1. A barrel for a firearm, comprising:

a follower lug extending downward from an underside of a rear portion of the barrel, wherein the follower lug is proximate to a front portion of the barrel; and

a rear lug extending downward from the underside of the rear portion of the barrel, wherein the rear lug is distal to the front portion of the barrel, whereby a recess groove configured to receive a projection of a locking block of the firearm is formed between the follower lug and the rear lug, the rear lug including a fitting pad projecting downward from a front portion of the rear lug and including a horizontal fitting pad surface on an underside of the fitting pad, wherein the fitting pad surface is configured to be juxtaposed with a portion of the locking block of the firearm when the firearm is in a locked position, and wherein the fitting pad is configured to be continuously vertically supported on the portion of the locking block of the firearm while the firearm is in the locked position and for an initial length of time during recoil.

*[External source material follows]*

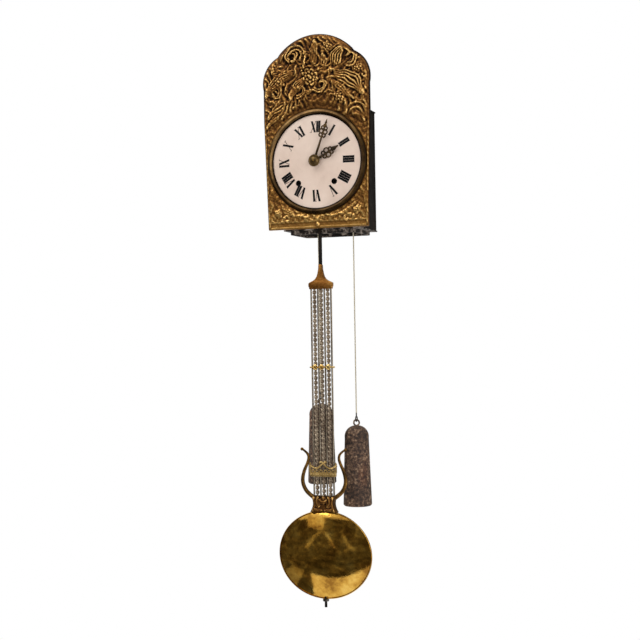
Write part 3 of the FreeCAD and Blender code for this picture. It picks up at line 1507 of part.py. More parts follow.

2. The barrel for the firearm of claim 1, wherein the fitting pad extends a width of the rear lug.

3. The barrel for the firearm of claim 1, wherein the fitting pad is integral with the barrel.

4. The barrel for the firearm of claim 1, wherein the fitting pad is tapered downwards.

5. The barrel for the firearm of claim 1, wherein the fitting pad surface is rectangular.

6. The barrel for the firearm of claim 1, further comprising a rear lug bottom surface on a portion of the underside of the rear portion proximate to a rear end face of the barrel, wherein the rear lug bottom surface is located upwards from the fitting pad surface.

7. The barrel for the firearm of claim 6, wherein the rear lug bottom surface is substantially parallel to the fitting pad surface.

8. The barrel for the firearm of claim 6, wherein a transition surface between the rear lug bottom surface and the fitting pad surface is a linear transition surface, whereby the transition surface is a rectangular shape.